Following a fifteen year process the INAO have unanimously voted on the demand for an AOC (designation of origin) for the Cadour purple garlic. This is a big step forward for producers who are suffering from competition from Spanish garlic. The aim of such a demand was originally to stabilise prices which varied so hugely year to year on the actual Cadours market (market every wednesday morning from July to start of December).

However when the project initiator passed away and the process seemed too complicated, the idea was practically abandoned in 2009. Yet the Syndicate defending purple Cadours garlic which regroups about 80 producers (about 50% of purple garlic producers) and 6 out of the 7 marketers in the production zone took the matter into their own hands. “We knew it would be long, longer than for a label or a PGI, but we made it” says Lilian Bernard, Present of the Syndicate. 

The producers where thrown last February when the dossier was sent back to them asking for proof that the Cadours garlic was unique. “We had to find significant differences with the Drome garlic. We worked all summer and we did it” says Lilian Bernard.

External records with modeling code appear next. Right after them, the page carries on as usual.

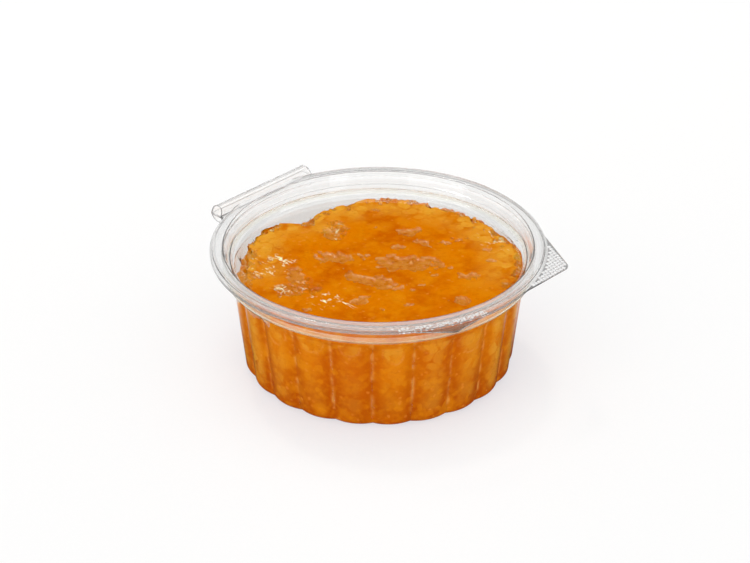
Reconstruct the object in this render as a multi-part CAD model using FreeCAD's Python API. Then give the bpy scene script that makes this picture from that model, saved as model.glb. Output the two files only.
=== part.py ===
"""A clear thermoformed tub with a hinged plug-fit lid, full of apricot filling.

Frame: millimetres, +Z up, origin on the tub's axis at the underside of its foot.
+Y is the hinge side and -Y is the side with the two pull tabs.
Both clear pieces are one thin sheet each. A sheet is made as the solid under its upper
face less the solid under its lower face, so that it keeps one thickness everywhere.
"""
import FreeCAD, Part
import math
import os
from FreeCAD import Vector

# The clear sheet and the fits
SHEET = 0.45            # thickness of the clear sheet
PARTING_GAP = 0.10      # between the lid's flange and the tub's flange
LID_GAP = 0.20          # between the lid's panel and the filling under it
WALL_GAP = 0.10         # between the filling and the sheet round it

# The tub
TUB_HEIGHT = 44.2       # floor to the upper face of the tub's flange
FLANGE_RADIUS = 58.6    # outer edge of both flanges
FLANGE_WIDTH = 4.6      # flange, from its outer edge in to the rim wall
RIM_DEPTH = 4.9         # upper face of the flange down to the bead
RIM_DRAFT = 1.0         # how far the rim wall closes in over that depth
BEAD_HEIGHT = 1.8       # the bead that runs round under the rim wall
BEAD_PROUD = 0.9        # how far the bead stands out of the rim wall
SHOULDER_HEIGHT = 1.9   # slope from the bead in to the fluted wall
SHOULDER_WIDTH = 2.6    # how far the fluted wall's top lies inside the bead
WALL_DRAFT = 6.4        # degrees, slope of the fluted wall
FOOT_ROUND = 3.0        # radius between the wall and the floor

# The flutes
FLUTE_COUNT = 22
FLUTE_DEPTH = 1.2       # crest to valley
FLUTE_FADE = 4.0        # height over which the flutes run out under the shoulder

# The stiffening ring pressed up into the floor
RING_RADIUS = 30.0      # middle of the ring
RING_WIDTH = 5.0
RING_HEIGHT = 1.0

# The lid
BAND_HEIGHT = 1.25      # top of the rim band over the lid's flange
LIP_WIDTH = 0.75        # flange lip outside the rim band
PLUG_GAP = 0.26         # between the plug wall and the tub's rim wall, at the parting plane
PLUG_DEPTH = 6.5        # top of the rim band down to the panel
LEDGE_DEPTH = 3.8       # top of the rim band down to the ledge in the plug wall
LEDGE_WIDTH = 0.8
PLUG_DRAFT = 0.41       # inward run of the plug wall for each millimetre of depth
PANEL_ROUND = 1.7       # sloped margin between the plug wall and the flat panel

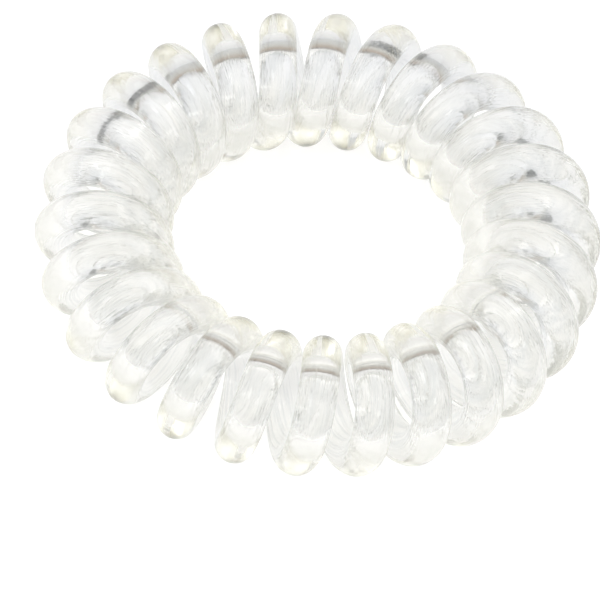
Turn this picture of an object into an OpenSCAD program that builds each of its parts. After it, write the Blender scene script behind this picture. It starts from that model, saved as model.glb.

The Cadours purple garlic is characterised by it’s colour shown through it’s purple stripes. Known to be robust, it is of a large calibre with a rounded form. The cloves are big, regular, of an ivory colour and sometimes slightly purple. It is the earliest of French varieties. It is on the markets as of July and can be easily conserved until February if kept warm at room temperature in the kitchen. It represents 7% of national garlic production.
Producers hope that this AOC will distinguish them from Spansh competition. They hope to add 30% value to current prices. This could be a good boost for producers who had a catastrophic 2013 due to Spanish and Chinese competition. In 2013, 25,000 tons of Spanish garlic (i.e. 20 times more than French production) and 12,000 tons of Chinese garlic was imported into France.